Recorded data:
* * * * * * * * *

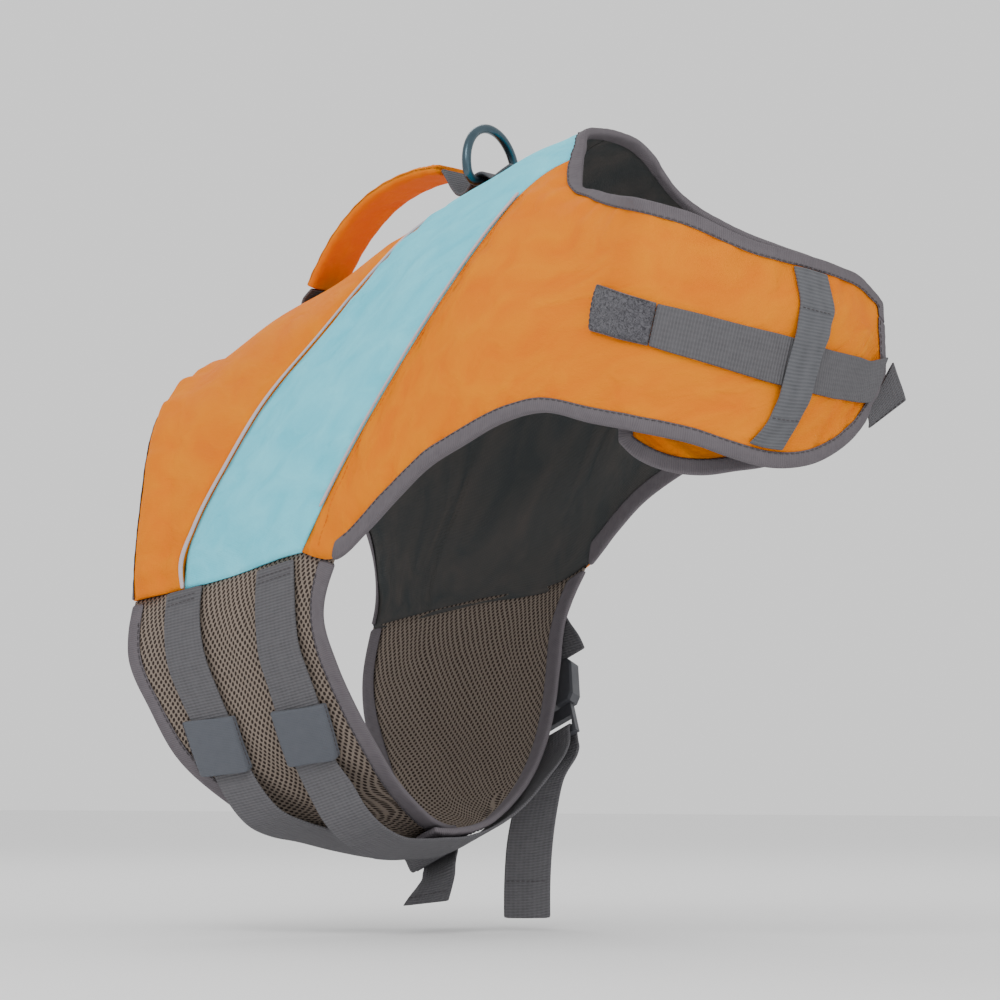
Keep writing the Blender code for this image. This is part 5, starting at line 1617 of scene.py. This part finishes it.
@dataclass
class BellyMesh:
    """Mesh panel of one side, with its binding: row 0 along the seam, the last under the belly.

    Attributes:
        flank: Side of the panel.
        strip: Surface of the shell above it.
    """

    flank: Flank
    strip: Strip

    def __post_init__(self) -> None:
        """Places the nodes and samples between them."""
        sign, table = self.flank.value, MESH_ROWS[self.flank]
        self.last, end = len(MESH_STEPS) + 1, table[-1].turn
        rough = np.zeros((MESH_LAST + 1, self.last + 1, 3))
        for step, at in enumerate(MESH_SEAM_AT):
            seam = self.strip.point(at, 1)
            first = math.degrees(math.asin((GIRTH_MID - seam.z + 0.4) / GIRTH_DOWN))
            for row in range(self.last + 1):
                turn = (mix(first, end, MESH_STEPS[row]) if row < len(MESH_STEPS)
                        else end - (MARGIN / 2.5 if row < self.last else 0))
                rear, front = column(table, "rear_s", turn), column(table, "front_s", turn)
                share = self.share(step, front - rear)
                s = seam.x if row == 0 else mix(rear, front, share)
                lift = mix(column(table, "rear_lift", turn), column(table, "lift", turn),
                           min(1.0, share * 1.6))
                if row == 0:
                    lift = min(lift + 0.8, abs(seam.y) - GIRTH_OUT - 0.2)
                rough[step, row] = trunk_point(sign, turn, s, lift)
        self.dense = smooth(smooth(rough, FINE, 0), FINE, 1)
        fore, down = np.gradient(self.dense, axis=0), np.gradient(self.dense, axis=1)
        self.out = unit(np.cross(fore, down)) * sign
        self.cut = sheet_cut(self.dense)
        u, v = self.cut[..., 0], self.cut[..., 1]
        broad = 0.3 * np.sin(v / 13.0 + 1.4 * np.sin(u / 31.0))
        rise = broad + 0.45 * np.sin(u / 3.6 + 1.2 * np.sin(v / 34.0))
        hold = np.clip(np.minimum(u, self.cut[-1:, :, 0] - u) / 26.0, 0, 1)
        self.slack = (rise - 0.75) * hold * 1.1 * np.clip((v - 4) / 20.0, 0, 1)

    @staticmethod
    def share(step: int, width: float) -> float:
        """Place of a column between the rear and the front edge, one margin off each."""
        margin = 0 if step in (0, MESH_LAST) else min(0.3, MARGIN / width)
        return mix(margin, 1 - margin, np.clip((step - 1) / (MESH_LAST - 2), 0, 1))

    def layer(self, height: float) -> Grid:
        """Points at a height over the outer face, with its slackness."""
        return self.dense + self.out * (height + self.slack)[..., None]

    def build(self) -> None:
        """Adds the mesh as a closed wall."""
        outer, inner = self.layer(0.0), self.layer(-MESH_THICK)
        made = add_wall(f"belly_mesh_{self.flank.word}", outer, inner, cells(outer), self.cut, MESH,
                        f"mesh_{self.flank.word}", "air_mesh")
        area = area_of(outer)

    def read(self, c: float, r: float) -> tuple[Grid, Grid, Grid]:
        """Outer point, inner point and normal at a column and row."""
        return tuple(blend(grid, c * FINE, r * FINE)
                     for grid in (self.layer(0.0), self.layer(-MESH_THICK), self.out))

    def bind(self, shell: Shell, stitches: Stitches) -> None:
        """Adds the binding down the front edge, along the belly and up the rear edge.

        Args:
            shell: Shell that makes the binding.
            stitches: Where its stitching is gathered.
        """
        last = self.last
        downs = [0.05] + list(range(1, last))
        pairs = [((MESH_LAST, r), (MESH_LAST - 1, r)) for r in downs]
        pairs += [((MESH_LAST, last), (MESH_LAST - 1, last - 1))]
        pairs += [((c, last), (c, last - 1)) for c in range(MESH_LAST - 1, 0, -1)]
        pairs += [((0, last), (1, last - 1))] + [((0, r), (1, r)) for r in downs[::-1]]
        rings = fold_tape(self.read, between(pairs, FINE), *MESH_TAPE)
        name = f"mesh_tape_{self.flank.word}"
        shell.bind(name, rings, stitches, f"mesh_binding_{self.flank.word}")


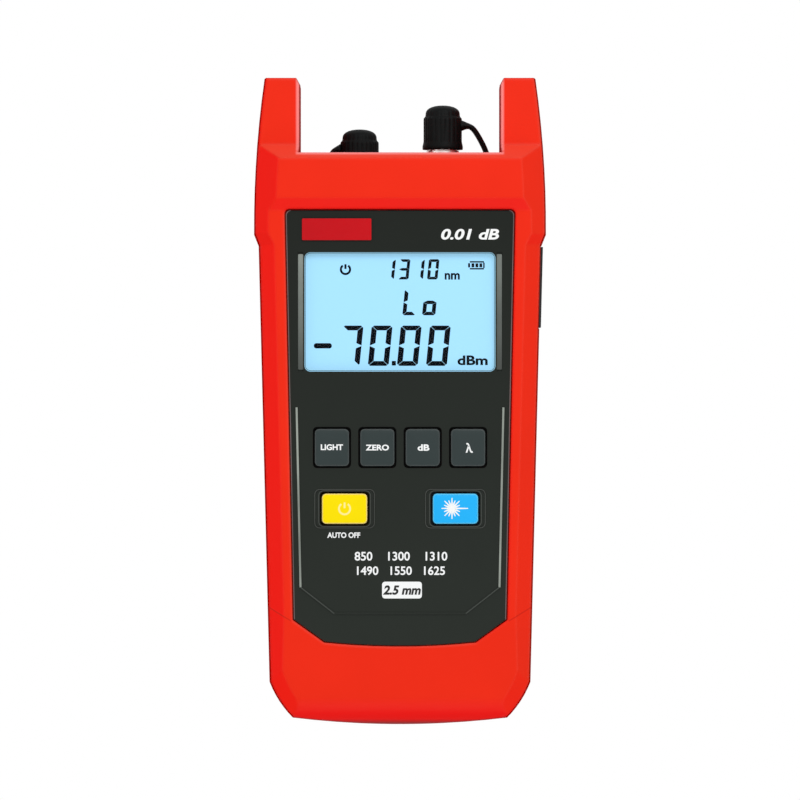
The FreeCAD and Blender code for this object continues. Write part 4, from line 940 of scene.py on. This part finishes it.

* * * * * * * * *

### SHORT TASK
Each line of the listing should be echoed back exactly.

### EXERCISE RESPONSE
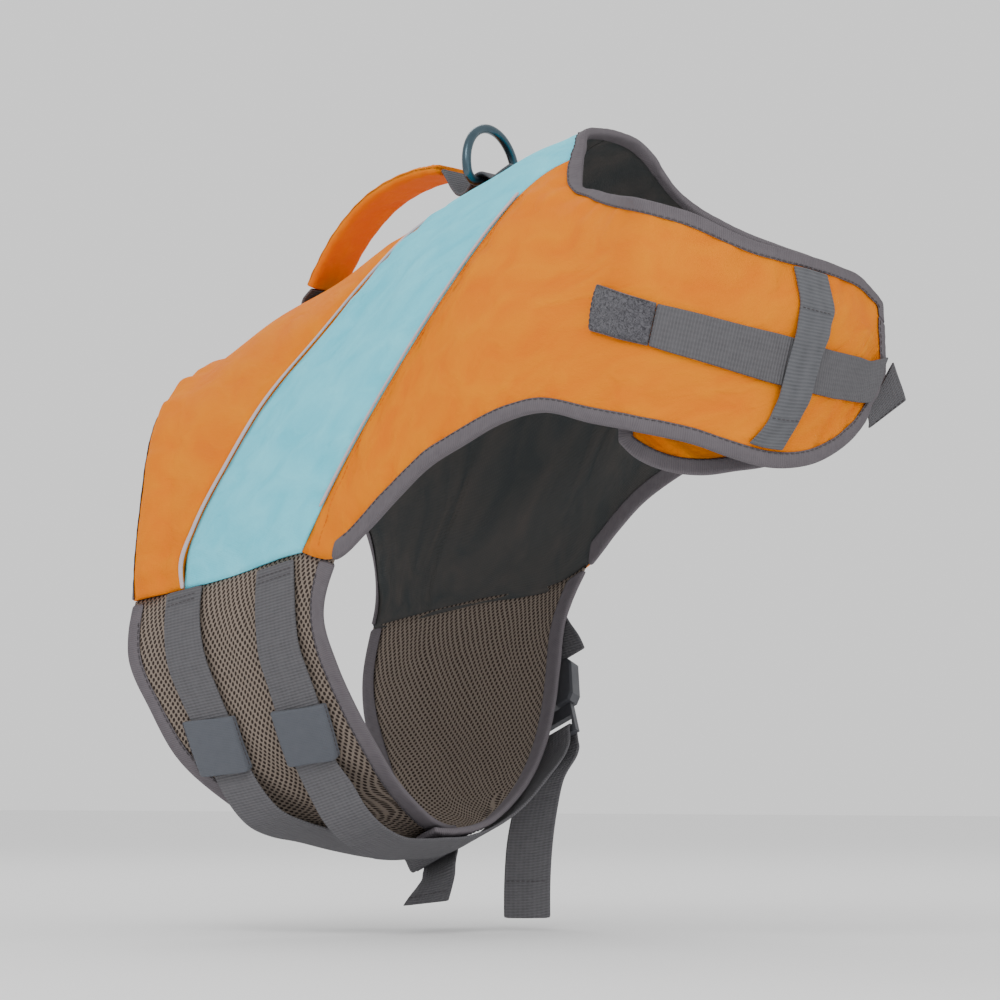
Keep writing the Blender code for this image. This is part 5, starting at line 1617 of scene.py. This part finishes it.
@dataclass
class BellyMesh:
    """Mesh panel of one side, with its binding: row 0 along the seam, the last under the belly.

    Attributes:
        flank: Side of the panel.
        strip: Surface of the shell above it.
    """

    flank: Flank
    strip: Strip

    def __post_init__(self) -> None:
        """Places the nodes and samples between them."""
        sign, table = self.flank.value, MESH_ROWS[self.flank]
        self.last, end = len(MESH_STEPS) + 1, table[-1].turn
        rough = np.zeros((MESH_LAST + 1, self.last + 1, 3))
        for step, at in enumerate(MESH_SEAM_AT):
            seam = self.strip.point(at, 1)
            first = math.degrees(math.asin((GIRTH_MID - seam.z + 0.4) / GIRTH_DOWN))
            for row in range(self.last + 1):
                turn = (mix(first, end, MESH_STEPS[row]) if row < len(MESH_STEPS)
                        else end - (MARGIN / 2.5 if row < self.last else 0))
                rear, front = column(table, "rear_s", turn), column(table, "front_s", turn)
                share = self.share(step, front - rear)
                s = seam.x if row == 0 else mix(rear, front, share)
                lift = mix(column(table, "rear_lift", turn), column(table, "lift", turn),
                           min(1.0, share * 1.6))
                if row == 0:
                    lift = min(lift + 0.8, abs(seam.y) - GIRTH_OUT - 0.2)
                rough[step, row] = trunk_point(sign, turn, s, lift)
        self.dense = smooth(smooth(rough, FINE, 0), FINE, 1)
        fore, down = np.gradient(self.dense, axis=0), np.gradient(self.dense, axis=1)
        self.out = unit(np.cross(fore, down)) * sign
        self.cut = sheet_cut(self.dense)
        u, v = self.cut[..., 0], self.cut[..., 1]
        broad = 0.3 * np.sin(v / 13.0 + 1.4 * np.sin(u / 31.0))
        rise = broad + 0.45 * np.sin(u / 3.6 + 1.2 * np.sin(v / 34.0))
        hold = np.clip(np.minimum(u, self.cut[-1:, :, 0] - u) / 26.0, 0, 1)
        self.slack = (rise - 0.75) * hold * 1.1 * np.clip((v - 4) / 20.0, 0, 1)

    @staticmethod
    def share(step: int, width: float) -> float:
        """Place of a column between the rear and the front edge, one margin off each."""
        margin = 0 if step in (0, MESH_LAST) else min(0.3, MARGIN / width)
        return mix(margin, 1 - margin, np.clip((step - 1) / (MESH_LAST - 2), 0, 1))

    def layer(self, height: float) -> Grid:
        """Points at a height over the outer face, with its slackness."""
        return self.dense + self.out * (height + self.slack)[..., None]

    def build(self) -> None:
        """Adds the mesh as a closed wall."""
        outer, inner = self.layer(0.0), self.layer(-MESH_THICK)
        made = add_wall(f"belly_mesh_{self.flank.word}", outer, inner, cells(outer), self.cut, MESH,
                        f"mesh_{self.flank.word}", "air_mesh")
        area = area_of(outer)

    def read(self, c: float, r: float) -> tuple[Grid, Grid, Grid]:
        """Outer point, inner point and normal at a column and row."""
        return tuple(blend(grid, c * FINE, r * FINE)
                     for grid in (self.layer(0.0), self.layer(-MESH_THICK), self.out))

    def bind(self, shell: Shell, stitches: Stitches) -> None:
        """Adds the binding down the front edge, along the belly and up the rear edge.

        Args:
            shell: Shell that makes the binding.
            stitches: Where its stitching is gathered.
        """
        last = self.last
        downs = [0.05] + list(range(1, last))
        pairs = [((MESH_LAST, r), (MESH_LAST - 1, r)) for r in downs]
        pairs += [((MESH_LAST, last), (MESH_LAST - 1, last - 1))]
        pairs += [((c, last), (c, last - 1)) for c in range(MESH_LAST - 1, 0, -1)]
        pairs += [((0, last), (1, last - 1))] + [((0, r), (1, r)) for r in downs[::-1]]
        rings = fold_tape(self.read, between(pairs, FINE), *MESH_TAPE)
        name = f"mesh_tape_{self.flank.word}"
        shell.bind(name, rings, stitches, f"mesh_binding_{self.flank.word}")


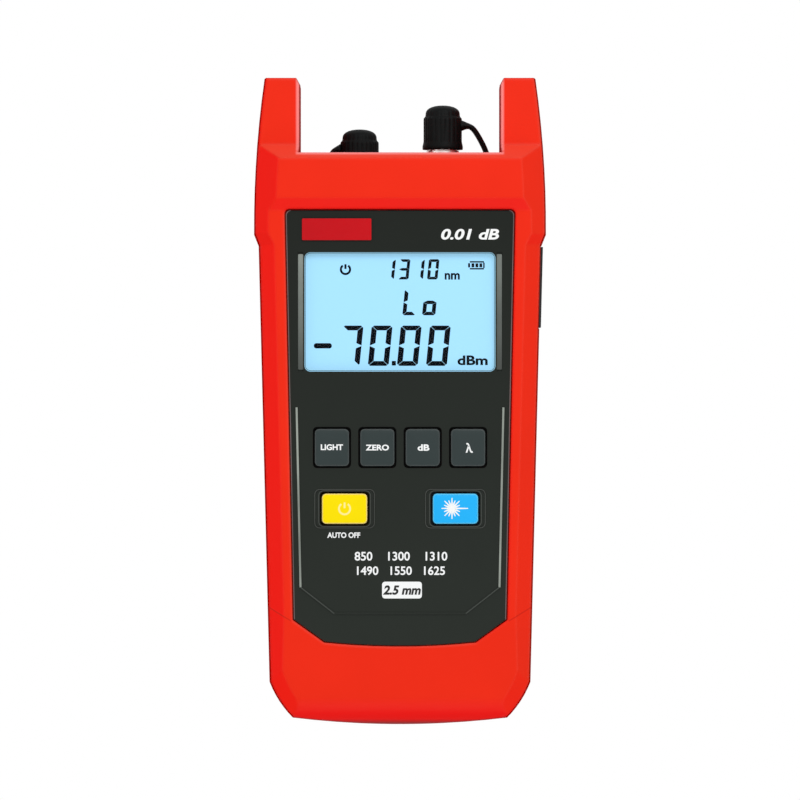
The FreeCAD and Blender code for this object continues. Write part 4, from line 940 of scene.py on. This part finishes it.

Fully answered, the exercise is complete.